In a brief press release, the Fed launched an extremely aggressive stance (Federal Reserve 2012):

  • As signalled in the last released FOMC minutes and in Bernanke’s Jackson Hole speech, the Fed recently launched QE3, its third attempt to boost growth and employment via asset purchases. It will buy US$40 billion worth of mortgage-backed securities (MBS) a month.
  • It confirmed that Operation Twist (extension of maturities held in its portfolio) will be extended though the end of this year.
  • In addition, the Fed has extended its forward guidance, indicating it now expects interest rates to remain exceptionally low at least through mid-2015.
  • Even more importantly, the Fed now “expects that a highly accommodative stance of monetary policy will remain appropriate for a considerable time after the economic recovery strengthens”.
  • Finally, the statement opens the door to continuing MBS purchases, launching new purchases of other assets (such as US Treasuries), and deploying “other policy tools” until they can achieve a substantial improvement in the labour market outlook in a context of price stability.

The Fed has meanwhile upgraded its growth forecasts: GDP growth forecasts for 2013 are raised to a 2.5%-3.0% range (from 2.2%-2.8%) and for 2014 to 3.0%-3.8% (from 3.0%-3.6%); the growth forecast for 2015, released for the first time, is 3.0%-3.8%. The longer-run forecast, which should give us the FOMC’s view of potential growth, is unchanged at 2.3%-2.5%. Unemployment is forecast at 7.6%-7.9% in 2013, 6.7%-7.3% in 2014, slightly lower than previously projected, and 6.0%-6.8% in 2015.

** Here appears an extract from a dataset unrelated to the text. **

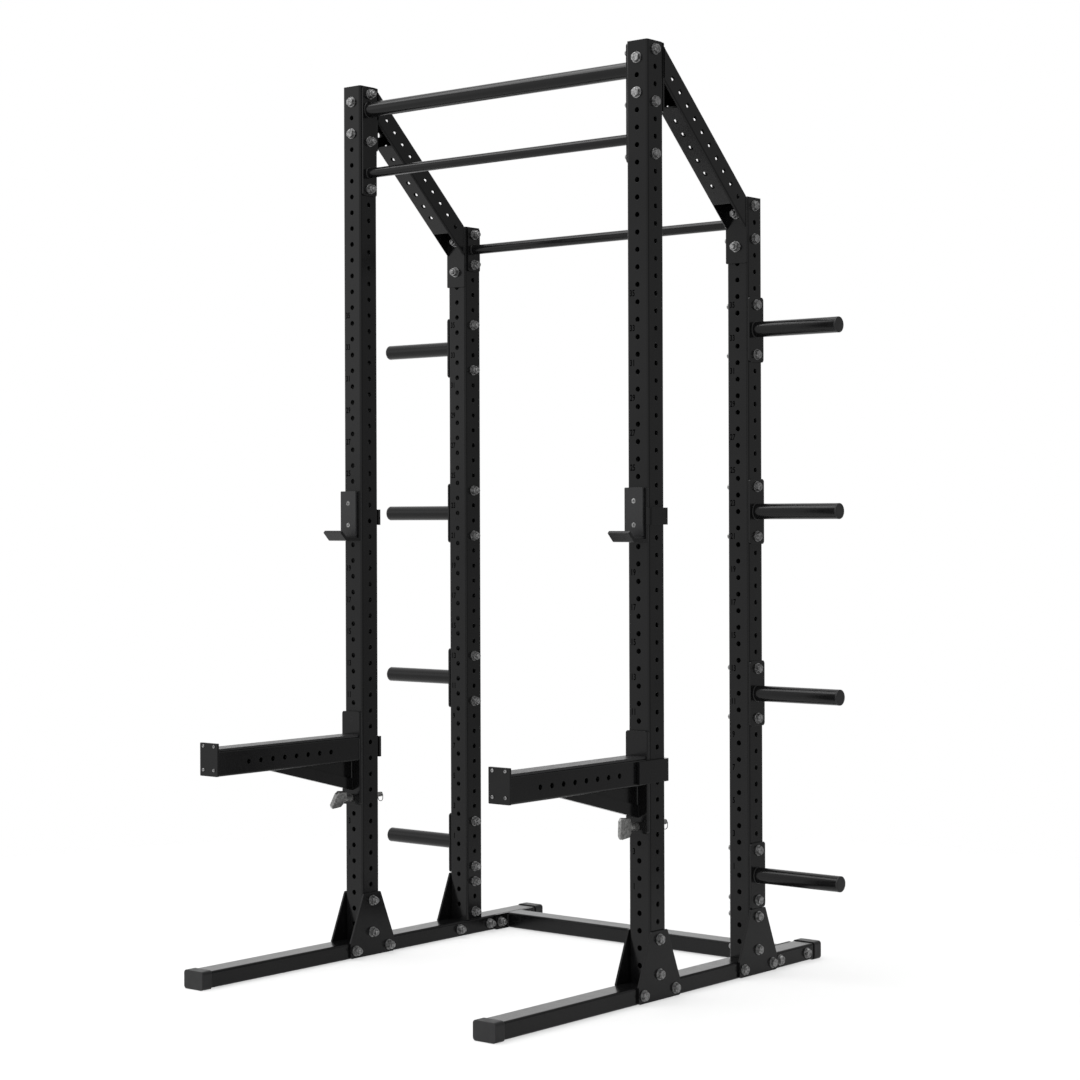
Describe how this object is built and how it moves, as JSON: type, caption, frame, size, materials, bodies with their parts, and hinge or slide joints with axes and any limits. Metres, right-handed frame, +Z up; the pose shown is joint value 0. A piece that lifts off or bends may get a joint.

The Fed sets its sights straight on the labour market, and stays true to its mantra that there has been no change in the US’ natural rate of unemployment. The statement that the Fed “expects that a highly accommodative stance of monetary policy will remain appropriate for a considerable time after the economic recovery strengthens” sounds at first like an oxymoron. Once the recovery strengthens, there should be no need to maintain an extraordinary degree of monetary accommodation. But the Fed projects that in 2014, with GDP growth running a full percentage point above potential, unemployment will be barely lower than it is now, and only in 2015 it will get closer to 7%.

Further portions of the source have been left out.